Probability value. A statistical method for the detection of variant calls from next-generation sequencers.

In Ion Reporter Software, p-values in Analysis Results in the column named p-value are rounded to 5 decimal places (between 0.00001-0.99999) when shown in the software screen. Very small p-values that are less than 0.00001 are rounded to 0.00001 by default when shown in the software screen. Very large p-values that are greater than 0.99999 are rounded to 0.99999 by default when shown in the software screen.

Q score

Phred quality score (Q score) is used to measure the accuracy of the nucleotide sequence generated by the sequencing instrument. The Q score represents the probability that a given base is called incorrectly by the sequencer.

read mapping

Alignment of sequencing reads to a reference genome.

reference library

A consensus nucleotide sequence that represents the genome of a particular species. The results from a sequencing run are compared to the reference library to identify sequence variants.

relationship group

Defines related samples within a sample set. Related samples are designated by the same relationship group number.

Report role

Person in the Ion Reporter Software organization who can generate reports.

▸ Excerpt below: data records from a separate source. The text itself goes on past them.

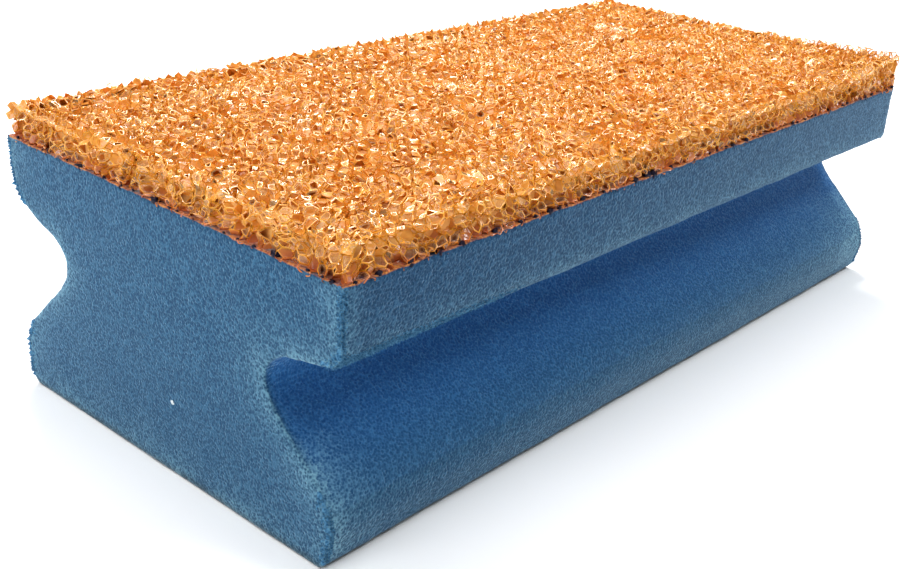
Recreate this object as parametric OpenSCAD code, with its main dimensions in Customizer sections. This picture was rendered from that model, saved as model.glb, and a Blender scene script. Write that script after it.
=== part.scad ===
// Cleaning sponge: a block of fine blue foam with a finger groove cut along
// each long side, and a sheet of coarse open-cell foam bonded on top for scouring.
// The sponge lies on its blue base. X runs along the length, Z is up, and the
// origin is the middle of the base.

/* [Overall] */
// Length of the sponge, cut from one long profile
length = 150; // [90:1:220]
// Width across the upper bar and the scouring layer
width = 70; // [50:1:110]

/* [Foam body] */
// Height of the fine foam, from the base to the bond line
body_h = 39.5; // [38:0.5:60]
// Height of the upper bar's upright sides, to the corner before it is rounded
bar_h = 10.5; // [7:0.5:11]
// Radius of the upper bar's lower corners
bar_r = 2.5; // [0.5:0.5:4]
// Reach of each groove inwards from the bar's side
groove_depth = 12.5; // [7:0.5:16]
// Radius of the groove's root, where the fingertips rest
groove_r = 5; // [3:0.5:6]
// Drop from the bar's lower corner to the middle of the groove's root
groove_drop = 6.7; // [6.2:0.1:9]
// Height of the lower flange's widest line
flange_z = 8.5; // [6:0.5:10]
// How far the flange's corner stands in from the bar's side, before it is rounded
flange_inset = 0.2; // [0:0.1:3]
// Radius of the lower flange's shoulders
flange_r = 7.5; // [2:0.5:9]
// How far the base's edge stands in from the bar's side
base_inset = 2; // [1:0.5:6]
// Radius of the base's long edges
base_r = 2; // [0.5:0.5:3]

/* [Scouring layer] */
// Thickness of the coarse foam sheet
layer_t = 5; // [3:0.5:10]
// Width of one open cell, from rib to rib
cell_w = 2.5; // [2.2:0.1:6]
// Depth of the open cells on the scouring face
cell_depth = 1.3; // [0.4:0.1:1.6]
// Depth of the cells that are cut open along the sheet's sides
side_depth = 0.7; // [0.2:0.1:1]
// How far the ribs wander out of their rows, as a share of their spacing
unevenness = 0.28; // [0:0.02:0.3]

/* [Hidden] */
$fn = 96;
foam_blue = [0.29, 0.49, 0.66];
scour_orange = [0.91, 0.53, 0.18];

// Most of a straight side that the round at one of its ends may take
round_share = 0.48;
// Share of an open cell's depth that every cell has. The rest differs from cell to cell.
even_share = 0.8;
// How much shallower a cell is where it opens to the top and a side at once
rim_fill = 0.5;
// How far the ribs on the sides stand back at most, as a share of the cells' depth there
side_wander = 0.25;
// How far the sides' ribs wander up and down, as a share of how far they wander along
upright_share = 0.6;
wander_seed = 11;

// Sharp corners of one side of the section, as [across, up]
side_y = width / 2;
base_corner = [side_y - base_inset, 0];
flange_corner = [side_y - flange_inset, flange_z];
bar_corner = [side_y, body_h - bar_h];
top_corner = [side_y, body_h];
root_centre = [side_y - groove_depth + groove_r, bar_corner[1] - groove_drop];

function unit(v) = v / norm(v);
function turned(v, a) = [v[0] * cos(a) - v[1] * sin(a), v[0] * sin(a) + v[1] * cos(a)];

// Where the straight line from p touches a circle. side is 1 or -1, for its two tangents.
function tangent_point(p, centre, r, side) =
    let (way = centre - p, d = norm(way))
    p + turned(way / d, side * asin(r / d)) * sqrt(d * d - r * r);

// The groove's straight flanks run from the two corners and touch the root's circle.
upper_flank_end = tangent_point(bar_corner, root_centre, groove_r, -1);
lower_flank_end = tangent_point(flange_corner, root_centre, groove_r, 1);

// What a round of radius r takes off the corner at p, between the points before and after it.
// Its tip stands outside the section, and the round is held inside half of the shorter side.
module corner_waste(before, p, after, r) {
    u = unit(before - p);
    v = unit(after - p);
    inwards = unit(u + v);
    half_angle = acos(u * v) / 2;
    room = round_share * min(norm(before - p), norm(after - p));
    reach = min(r / tan(half_angle), room);
    held_r = reach * tan(half_angle);
    centre = p + inwards * held_r / sin(half_angle);
    difference() {
        polygon([p - inwards * held_r, p + u * reach, centre, p + v * reach]);
        translate(centre) circle(held_r);
    }
}

// What is cut away on the right side: the groove's round root and the rounded corners
module side_waste() {
    translate(root_centre) circle(groove_r);
    corner_waste([0, 0], base_corner, flange_corner, base_r);
    corner_waste(base_corner, flange_corner, lower_flank_end, flange_r);
    corner_waste(upper_flank_end, bar_corner, top_corner, bar_r);
}

// The section: straight sides through the sharp corners, less what is cut away on each side
module section() {
    right_side = [
        base_corner, flange_corner, lower_flank_end,
        upper_flank_end, bar_corner, top_corner
    ];
    last = len(right_side) - 1;
    left_side = [for (i = [last : -1 : 0]) [-right_side[i][0], right_side[i][1]]];
    difference() {
        polygon(concat(right_side, left_side));
        side_waste();
        mirror([1, 0]) side_waste();
    }
}

// The section stands in the YZ plane and is swept along X.
module along_length() {
    rotate([90, 0, 90])
        linear_extrude(length, center = true)
            children();
}

module foam_body() {
    color(foam_blue)
        along_length()
            section();
}

// The sheet's skin is a net of points, wrapped over its top and sides. Every other point is
// the bottom of a cell, sunk below the four ribs' crossings round it, so the skin is a field
// of four-sided pits. Each point wanders a little, as cells in foam do.
spacing = cell_w / sqrt(2);
across_x = max(2, round(length / spacing));
across_y = max(2, round(width / spacing));
rows_up = max(1, round(layer_t / spacing));
row_points = across_x + 1;
level_points = row_points * (across_y + 1);
wander = [for (axis = [0 : 2]) rands(-1, 1, level_points * (rows_up + 1), wander_seed + axis)];

// Inwards direction of a net line's ends: 1 at its start, -1 at its end, 0 between
function inwards(i, last) = i == 0 ? 1 : i == last ? -1 : 0;

// Each point is pushed inwards on the faces that it lies on, and wanders along the others.
// A cell cut open at the rim is shallower, because it opens to two faces.
function net_point(i, j, k) =
    let (
        n = i + row_points * j + level_points * k,
        sunk = (i + j + k) % 2,
        in_x = inwards(i, across_x),
        in_y = inwards(j, across_y),
        on_top = k == rows_up,
        on_bond = k == 0,
        spread = unevenness * spacing,
        at_sides = abs(in_x) + abs(in_y),
        side_in = side_depth * (sunk + side_wander * abs(wander[0][n])) / (on_top ? 1 + sunk : 1),
        varied = even_share * sunk + (1 - even_share) * abs(wander[2][n]),
        top_in = cell_depth * varied / (1 + rim_fill * sunk * at_sides),
        x_shift = in_x == 0 ? spread * wander[0][n] : in_x * side_in,
        y_shift = in_y == 0 ? spread * wander[1][n] : in_y * side_in,
        z_shift = on_top ? -top_in : on_bond ? 0 : upright_share * spread * wander[2][n]
    )
    [
        length * (i / across_x - 1 / 2) + x_shift,
        width * (j / across_y - 1 / 2) + y_shift,
        body_h + layer_t * k / rows_up + z_shift
    ];

// The net's outer loop, as [i, j] from corner to corner
ring = concat(
    [for (i = [0 : across_x - 1]) [i, 0]],
    [for (j = [0 : across_y - 1]) [across_x, j]],
    [for (i = [across_x : -1 : 1]) [i, across_y]],
    [for (j = [across_y : -1 : 1]) [0, j]]
);
ring_points = len(ring);

// The points are the top's rows, then the rings below it from the bond line up.
net_points = concat(
    [for (j = [0 : across_y], i = [0 : across_x]) net_point(i, j, rows_up)],
    [for (k = [0 : rows_up - 1], corner = ring) net_point(corner[0], corner[1], k)]
);

function top_index(i, j) = i + row_points * j;
function side_index(r, k) =
    let (turn = r % ring_points)
    k == rows_up ? top_index(ring[turn][0], ring[turn][1]) : level_points + k * ring_points + turn;

// Four corners in order, split along the two that are ribs, so that pits stay whole
function split(a, b, c, d, first_sunk) = first_sunk ? [[a, b, d], [b, c, d]] : [[a, b, c], [a, c, d]];

net_faces = concat(
    [for (j = [0 : across_y - 1], i = [0 : across_x - 1])
        each split(
            top_index(i, j), top_index(i, j + 1), top_index(i + 1, j + 1), top_index(i + 1, j),
            (i + j + rows_up) % 2 == 1
        )],
    [for (k = [0 : rows_up - 1], r = [0 : ring_points - 1])
        each split(
            side_index(r, k), side_index(r, k + 1), side_index(r + 1, k + 1), side_index(r + 1, k),
            (ring[r][0] + ring[r][1] + k) % 2 == 1
        )],
    [[for (r = [0 : ring_points - 1]) side_index(r, 0)]]
);

module scouring_layer() {
    color(scour_orange)
        polyhedron(points = net_points, faces = net_faces);
}

foam_body();
scouring_layer();
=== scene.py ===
import math

import bmesh
import bpy
import numpy as np
from mathutils import Matrix, Vector, kdtree, noise


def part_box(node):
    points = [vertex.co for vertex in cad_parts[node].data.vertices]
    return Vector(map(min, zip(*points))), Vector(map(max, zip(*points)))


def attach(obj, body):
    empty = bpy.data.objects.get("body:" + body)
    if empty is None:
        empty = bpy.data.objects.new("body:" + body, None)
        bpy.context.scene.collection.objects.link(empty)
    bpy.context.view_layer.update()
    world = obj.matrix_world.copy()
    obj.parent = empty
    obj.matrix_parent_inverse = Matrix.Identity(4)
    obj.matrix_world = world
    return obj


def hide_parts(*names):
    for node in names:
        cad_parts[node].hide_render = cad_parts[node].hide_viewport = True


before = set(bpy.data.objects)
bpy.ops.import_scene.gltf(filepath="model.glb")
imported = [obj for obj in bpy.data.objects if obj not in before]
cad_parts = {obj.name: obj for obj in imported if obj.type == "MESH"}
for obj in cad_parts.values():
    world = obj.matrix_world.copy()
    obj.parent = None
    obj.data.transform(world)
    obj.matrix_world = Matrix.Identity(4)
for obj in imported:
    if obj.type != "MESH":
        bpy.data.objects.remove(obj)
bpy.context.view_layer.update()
MM = 0.001
scene = bpy.context.scene
# Without a seed, the noise gives another net of ribs each time.
noise.seed_set(7)


# Fine foam body. The real piece is one block of soft polyurethane foam, cut from a larger
# block along its profile with a hot wire or blade: a bar on top, a finger groove along each
# side and a flange below. The cut opens the fine cells on every face.
body_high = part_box("foam_body")[1]
half_length = body_high.x
half_width = body_high.y
bond_z = body_high.z
bar_height = 10.5 * MM
bar_round = 2.5 * MM
bar_corner = Vector((half_width, bond_z - bar_height))
groove_depth = 12.5 * MM
groove_corner_in = 18.0 * MM
groove_corner_z = 25.3 * MM
groove_round = 5.0 * MM
flange_inset = 0.2 * MM
flange_z = 8.5 * MM
flange_round = 7.5 * MM
base_inset = 2.0 * MM
base_round = 2.0 * MM
base_corner = Vector((half_width - base_inset, 0.0))
body_grid = 0.85 * MM
round_steps = 8
cut_weld = 1e-6


def corner_reach(before, corner, after, radius):
    """How far from the corner a round of this radius touches its two sides."""
    angle = (before - corner).angle(after - corner)
    return radius / math.tan(angle / 2)


def section_face(bm, x):
    """The section as one face in the plane x, its corners rounded by vertex bevels."""
    side = [
        (half_width - base_inset, 0.0, base_round),
        (half_width - flange_inset, flange_z, flange_round),
        (half_width - groove_corner_in, groove_corner_z, groove_round),
        (bar_corner.x, bar_corner.y, bar_round),
        (half_width, bond_z, 0.0),
    ]
    outline = side + [(-y, z, r) for y, z, r in reversed(side)]
    verts = [bm.verts.new((x, y, z)) for y, z, _ in outline]
    bm.faces.new(verts)
    places = [v.co.copy() for v in verts]
    for i, (_, _, radius) in enumerate(outline):
        if radius == 0.0:
            continue
        after = places[(i + 1) % len(places)]
        bmesh.ops.bevel(
            bm, geom=[verts[i]], offset=corner_reach(places[i - 1], places[i], after, radius),
            offset_type="OFFSET", segments=round_steps, profile=0.5, affect="VERTICES",
            material=-1, clamp_overlap=False,
        )


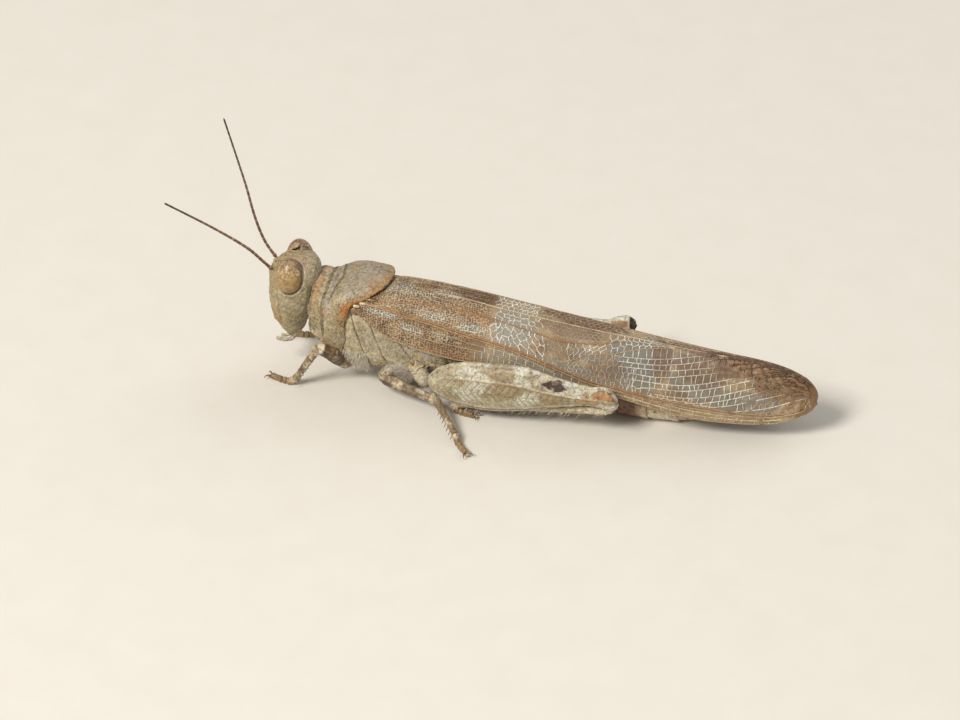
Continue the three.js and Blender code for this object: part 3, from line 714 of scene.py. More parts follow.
STRONG_VEINS = [
    # line, t aside, from x, to x, radius, pale, cream, rust
    ("anal", 0, 10.0, 30.2, 0.038, 0.3, 0.5, 0),
    ("media", 0, 6.3, 21.2, 0.04, 0, 0, 0.85),
    ("radial", -0.012, 5.8, 31.0, 0.06, 0, 0, 0.9),
    ("radial", 0.013, 5.8, 31.3, 0.06, 0, 0.15, 0.8),
    ("subcosta", 0, 8.6, 18.2, 0.036, 0, 0.3, 0.3),
    ("between", 0, 12.0, 17.4, 0.032, 0, 0.7, 0),
    ("sector", 0, 17.4, 24.6, 0.036, 0, 0.4, 0.5),
    ("top", 0.012, 7.3, 31.0, 0.03, 0, 0, 0.15),
    ("low", 0, 6.4, 31.3, 0.036, 0, 0.25, 0.2),
    *[(f"fan{k}", 0, rows[0][0], 31.6, 0.028, 0.85, 0, 0) for k, rows in enumerate(FAN)],
    ("low", -0.06, 19.5, 30.6, 0.026, 0.45, 0.5, 0),
    ("low", -0.03, 20.7, 30.6, 0.026, 0.45, 0.5, 0),
]
# Fine veins among the pits of the base, each a share of the way between two lines: line, line, share, from x
FINE_VEINS = [("top", "anal", 0.35, 8.2), ("top", "anal", 0.7, 8.2), ("anal", "media", 0.5, 8.6),
              ("media", "radial", 0.5, 8.2), ("radial", "subcosta", 0.5, 7.6)]
print("strong veins on a wing:", len(STRONG_VEINS))


# %% [markdown]
# ### Filling the fields between the strong veins
# A field is the space between two long veins. It gets a few weak long veins of its own and a row of
# cross-veins in each gap. Tracing a thousand cells by hand would take days, so the spacing wanders by a
# seeded random step, and every run of the script gives the same wing.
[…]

See also Analyze role and Import role.

sample

Genetic material from one source (for example, DNA from one individual).

sample pair

Can be a sample from normal tissue and tumor tissue, control sample and test sample.

SIFT score

SIFT stands for Sorting Intolerant from Tolerant and is an algorithm for predicting whether an amino acid substitution affects protein function based on sequence homology and the physical properties of amino acids.

smoothing

Ion Reporter Software includes a smoothing algorithm to smooth discrete data points in aneuploidy detection visualization.

SNP

Single nucleotide polymorphism (SNP) is a genetic mutation in an allele that differs from the reference allele of the same length by one nucleotide.

somatic

Cells from the body of an organism.

splice site

A genetic mutation that inserts, deletes, or changes a number of nucleotides at a specific location.

structural variants

Genetic mutations that cause a change in the organism's chromosome structure, such as insertions, deletions, copy number variations, duplications, inversions, and translocations.

target regions file

A BED file that specifies regions that a panel represents such as the amplified regions that are used with target sequencing. The complete software analysis pipeline, including plugins, is restricted to include only these specified regions instead of the entire reference library.

test fragment ISPs

Live ISPs with a key signal that is identical to the test fragment key signal.

transcripts

Gene transcripts as determined by public annotation sources.

trio

Father, mother and child (proband) samples.

TSV file

A tab-separated values (TSV) file is a tab-delimited file that is used with spreadsheet software. TSV files are essentially text files, and the raw data can be viewed by text editors, though they are often used when moving raw data between spreadsheets. See also VCF file.

tumor mutational burden

A calculation of nonsynonomous variants (missense and nonsense single nucleotide variants (SNVs)) plus insertion and deletion variants (INDELs) detected per megabase (Mb) of exonic sequence.

tumor-normal pair

Samples from tumor and normal healthy tissue.

unaligned reads

Nucleotide bases covered by reads that are not aligned to the reference.

VCF file

A variant call format (VCF) file specifies a variant of interest and its location. This file stores the differences between the BAM file and the reference file.

VCIB

Variability Correction Informatics Baseline is a CNV baseline available in Ion Reporter Software. Users can start with this CNV baseline and add their samples to it when building CNV baseline analysis workflows.

Ion Reporter Software web services API

The Ion Reporter Software web services API (application programming interface) can be used to automate returns and retrieve key information from the system. Ion Reporter Software APIs are compliant with REST (Representational State Transfer) architectural constraints.